Gran parte dell’onere della decisione grava sulle spalle di Franco Giordano e di Fausto Bertinotti, la leadership di Rifondazione comunista, su cui è in corso un pressing forsennato. E in casa Prc si prevede che il comitato politico convocato dal segretario per il prossimo fine settimana sarà molto probabilmente quello in cui «dovremo decidere se ingoiare la “mediazione” di Prodi o assumerci la responsabilità di far saltare il tavolo». E il governo.
Venerdì sera Massimo D’Alema, dalla festa dell’Unità di Roma, è tornato all’attacco contro «la sinistra che non pensa al domani» e che «racconta favole». Ha ribadito quanto era andato a dire la settimana scorsa in casa Cgil: abolire lo scalone è «sbagliato», e soprattutto ha un costo insostenibile: «65 miliardi in dieci anni», ha calcolato. E ha fatto capire quale secondo lui è l’unico sconto accettabile: tenere fuori dai prossimi «scalini» che innalzeranno l’età pensionabile i «lavori usuranti» che, ricorda, «sono già stati definiti per legge dal mio governo». Bocciando implicitamente il «non possumus» di Bertinotti, secondo il quale tutto il «lavoro operaio» deve essere esentato dall’innalzamento dell’età, mentre sul resto si può trattare.
Il vicepremier ds sa benissimo che per Rifondazione l’esclusione dei soli «usuranti» è assolutamente inaccettabile: «Sono 500: palombari, minatori e poco altro. Gli operai invece sono 8 milioni», si inalbera il capogruppo Prc Migliore. Ma ieri anche il segretario della Quercia Piero Fassino, intervistato da Repubblica, ha attaccato il Prc, bocciando aspramente l’ultimatum bertinottiano: «La sua distinzione tra operai e impiegati è ideologica, manichea e insostenibile, ci riporta indietro di 30 anni». Fassino sa che gran parte del sindacato, anche Cgil, è sulla stessa linea e che il Prc è isolato in questa sua richiesta: come spiega il segretario aggiunto Cisl Baretta, «Rifondazione ha una posizione ideologica: l’operaio è una categoria, non un lavoro usurante». Per il leader ds «non è uno scandalo andare in pensione a 60 anni». Affermazione che provoca un’aspra risposta dal Pdci: «Se non si applica il programma dell’Unione, a scandalizzarsi saranno i lavoratori italiani», dice il capogruppo Sgobio. E il ministro Alessandro Bianchi: «Accordo solo con l’abolizione dello scalone». Ma Fassino non recede: «Sarebbe irresponsabile verso i giovani non fare le riforme necessarie», e chiede al Prc un passo indietro: «Deve fare uno sforzo per arrivare ad un accordo». Ma non nasconde la sua preoccupazione: il «rischio di una crisi esiste», il governo sta tentando uno «scatto programmatico», ma «maggioranza ed esecutivo ogni giorno manifestano un grado di coesione debole». Dal fronte moderato incalza anche il socialista Boselli: «L’innalzamento dell’età pensionabile non è una cosa di destra, è una cosa ineludibile».

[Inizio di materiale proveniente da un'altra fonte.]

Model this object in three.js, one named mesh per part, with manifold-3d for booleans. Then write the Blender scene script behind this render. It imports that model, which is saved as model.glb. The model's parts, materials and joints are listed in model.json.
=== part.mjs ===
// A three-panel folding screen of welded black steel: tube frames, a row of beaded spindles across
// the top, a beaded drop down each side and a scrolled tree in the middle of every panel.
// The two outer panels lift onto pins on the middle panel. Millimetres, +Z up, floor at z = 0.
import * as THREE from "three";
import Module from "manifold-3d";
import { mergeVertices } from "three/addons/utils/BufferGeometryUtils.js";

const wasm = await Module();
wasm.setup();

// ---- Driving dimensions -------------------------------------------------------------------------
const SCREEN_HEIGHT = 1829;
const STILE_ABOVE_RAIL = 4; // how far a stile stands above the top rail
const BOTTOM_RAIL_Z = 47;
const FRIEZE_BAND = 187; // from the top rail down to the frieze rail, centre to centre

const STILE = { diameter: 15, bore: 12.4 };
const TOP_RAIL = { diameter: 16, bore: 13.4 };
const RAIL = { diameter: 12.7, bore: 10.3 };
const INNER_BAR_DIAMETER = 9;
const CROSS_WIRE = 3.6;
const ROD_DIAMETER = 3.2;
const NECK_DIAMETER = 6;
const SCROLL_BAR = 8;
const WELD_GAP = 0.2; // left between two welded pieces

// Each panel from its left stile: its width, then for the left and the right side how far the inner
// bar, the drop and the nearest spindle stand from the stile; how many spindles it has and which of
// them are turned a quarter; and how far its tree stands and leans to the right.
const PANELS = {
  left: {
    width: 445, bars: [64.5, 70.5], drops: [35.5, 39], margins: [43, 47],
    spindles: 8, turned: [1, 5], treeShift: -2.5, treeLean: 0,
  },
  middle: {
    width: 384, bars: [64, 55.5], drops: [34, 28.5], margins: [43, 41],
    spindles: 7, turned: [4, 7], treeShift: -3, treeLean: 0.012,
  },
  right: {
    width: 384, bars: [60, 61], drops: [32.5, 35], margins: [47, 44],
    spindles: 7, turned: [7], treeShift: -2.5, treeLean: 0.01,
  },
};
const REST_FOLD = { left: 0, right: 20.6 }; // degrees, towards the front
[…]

Rifondazione non replica direttamente all’offensiva riformista, e guarda al premier e alla «mediazione» che ha promesso: «Siamo certi che Prodi userà la bussola del programma», assicura il capo dei senatori Russo Spena. Ma attende con timore il redde rationem: Prodi «cercherà di convincerci dicendo: come vedete non ho dato ragione ai riformisti e ai loro ultimatum, ma questo è il massimo che posso proporvi. Se non ci state salta tutto». Un dilemma lacerante, per il Prc, che teme di vedersi presentare (presto) un conto salato dai propri elettori. Il premier ha fatto sapere che già lunedì, da Israele, potrebbe mandare un primo messaggio alla maggioranza, per poi concretizzare la sua proposta nel Consiglio dei ministri di venerdì.

E l’irruenta capogruppo Pdci al Senato, Emanuela Palermi, dà voce al sospetto di molti, a sinistra: «Il Partito Democratico si gioca lo scalone per far cadere Prodi e andare a un governo istituzionale». In nome della «responsabilità nazionale» evocata da D’Alema e Marini.